Sunflowers in the Loire region (Shutterstock)
Further down the valley I was to exchange fields of sunflowers for a dense oak forest, and my standard (but by now quite beloved) purple cycle for a yellow mountain bike and a blue kayak. Deciding I was in need of some fuel before my afternoon of action, I headed into the heart of Bercé Forest where a restaurant is hidden among the trees. In fact, the forest has even made its way inside l’Hermitière’s main dining room – a 400-year-old pear tree sprouts up through the floor boards and disappears into the ceiling while waiters busy themselves around it. Outside, sitting in the dappled shade beside a small green lake, I ate some of the finest food of my life in one of the prettiest settings.

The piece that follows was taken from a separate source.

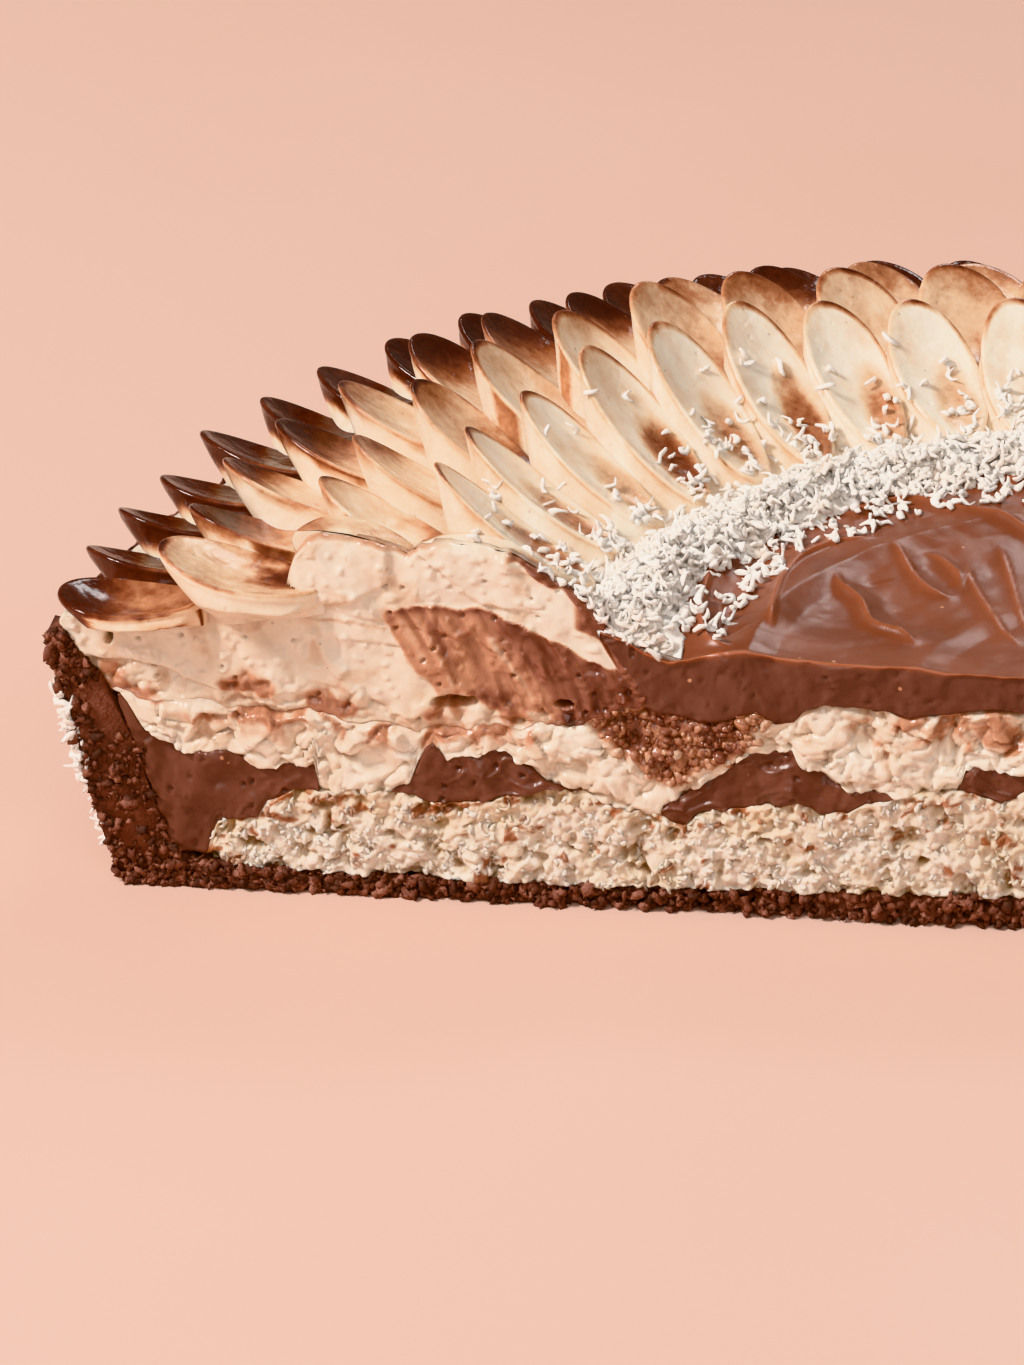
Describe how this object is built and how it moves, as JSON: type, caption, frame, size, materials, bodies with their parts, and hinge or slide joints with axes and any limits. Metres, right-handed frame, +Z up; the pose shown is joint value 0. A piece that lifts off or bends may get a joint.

A few hours later I was paddling serenely on the river, having only just survived a vigorous bout of mountain biking along leafy forest trails and hillside vineyards. The poplar-lined Loir stretched out before me where no doubt it would pass through more untouched hamlets and rolling hills. I was tempted to keep going to the river’s end, but that evening I had a date with a French wine man who said he was going to take me to heaven.